L’uomo, guardando in se stesso, scopre anche – come Cristo dice nel dialogo con i Farisei – ciò che è “di quaggiù” e ciò che è “di lassù”. L’uomo scopre dentro di sé (è questa un’esperienza perenne) l’uomo “di lassù” e l’uomo “di quaggiù”: non due uomini, ma quasi due dimensioni dello stesso uomo; dell’uomo, che è ognuno di noi: io, tu, lui, lei...

E ognuno di noi – se guarda dentro di sé attentamente, in modo autocritico, se cerca di vedere se stesso nella verità – saprà dire che cosa in lui appartiene all’uomo “di quaggiù”, e che cosa all’uomo “di lassù”. Saprà chiamarlo per nome. Saprà confessarlo.

Ed infine: in ognuno di noi c’è un certo spontaneo tendere dall’uomo “di quaggiù” verso quello “di lassù”. È questa un’aspirazione naturale. A meno che non la soffochiamo, non la calpestiamo in noi.

È un’aspirazione. Se con essa cooperiamo, questa aspirazione si sviluppa e diventa il motore della nostra vita.

Cristo ci insegna come cooperare con essa. Come sviluppare ed approfondire ciò che nell’uomo è “di lassù”, e come indebolire e vincere ciò che è “di quaggiù”.

Cristo ce lo insegna col suo Vangelo e col suo personale esempio.

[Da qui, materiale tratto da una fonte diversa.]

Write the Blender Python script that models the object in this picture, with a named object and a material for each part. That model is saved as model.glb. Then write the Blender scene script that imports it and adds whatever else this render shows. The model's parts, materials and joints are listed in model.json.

La Croce diventa qui una misura viva. Diventa il punto di riferimento, attraverso il quale la vita di milioni di uomini passa da ciò che nell’uomo è “di quaggiù” a ciò che è “di lassù”.

La Croce e la risurrezione: il mistero pasquale di Cristo.

7. Il primo, elementare metodo di questo passaggio è la preghiera.

Quando l’uomo prega, in un certo senso spontaneamente si rivolge verso Colui che gli offre la dimensione “di lassù”. Con ciò stesso prende le distanze da ciò che, in se stesso, è “di quaggiù”. La preghiera è un movimento interiore. È un movimento che decide dello sviluppo di tutta la personalità umana. Dell’indirizzo della vita.

Con quale chiarezza dà espressione a questo tema il Salmo dell’odierna Liturgia!:

“Signore, ascolta la mia preghiera, / a te giunga il mio grido. / Non nascondermi il tuo volto; / nel giorno della mia angoscia / piega verso di me l’orecchio. / Quando ti invoco: presto, rispondimi” (Sal 102 [101],1-3).

L’uomo vive nella ricerca del “volto di Dio”, che è nascosto davanti a lui nelle tenebre “del mondo”. Eppure, nello stesso “mondo” può scoprire le impronte di Dio. Bisogna solo che inizi a pregare. Che preghi. Che passi da ciò che è “di quaggiù” verso ciò che è “di lassù”. Che insieme alla preghiera scopra in se stesso la via che va dall’uomo “di quaggiù” a quello “di lassù”.

Mei diletti! Nel nome del Crocifisso e del Risorto vi chiedo: pregate! amate la preghiera!

8. Gloria a te, Verbo di Dio!

Che l’amore della preghiera diventi in ognuno di noi il frutto dell’ascolto della Parola di Dio.

“Il seme è la Parola di Dio, il seminatore invece, Cristo; ognuno che lo troverà durerà in eterno”, proclama un testo liturgico.

Il seme è il germe di vita. Esso racchiude in sé tutta la pianta. Nasconde la spiga per la mietitura e il futuro pane.

Il Verbo di Dio è tale seme per le anime umane. Il seminatore ne è Cristo.

Preghiamo che dal seme della parola di Cristo nasca in noi di nuovo questa Vita, alla quale l’uomo è chiamato in Cristo. Chiamato “da lassù”.

Questa vita nasce nei sacramenti della fede. Nasce prima nel Battesimo e poi nel sacramento della Riconciliazione.

Cristo è non soltanto Colui che annunzia la Parola di Dio. È Colui che in questa Parola dà la Vita.

Una nuova Vita.

Tale è la potenza delle parole: “Io ti battezzo”.

Tale è pure la potenza delle parole: “Io ti assolvo... vai in pace”. Vai! Nella direzione da ciò che è in te “di quaggiù” verso ciò che è “di lassù”. Ancora una volta, vai!


E infine la potenza delle parole eucaristiche: “Mangiate e bevetene tutti”. Chi mangia... vivrà. Vivrà in eterno.

Guardiamo, cari fratelli e sorelle, “l’elevazione” di Cristo. Guardiamo attraverso il prisma della Croce e della risurrezione la nostra umanità. Accettiamo l’invito che si racchiude nel mistero pasquale di Cristo. Accettiamo la Parola e la Vita. Amen.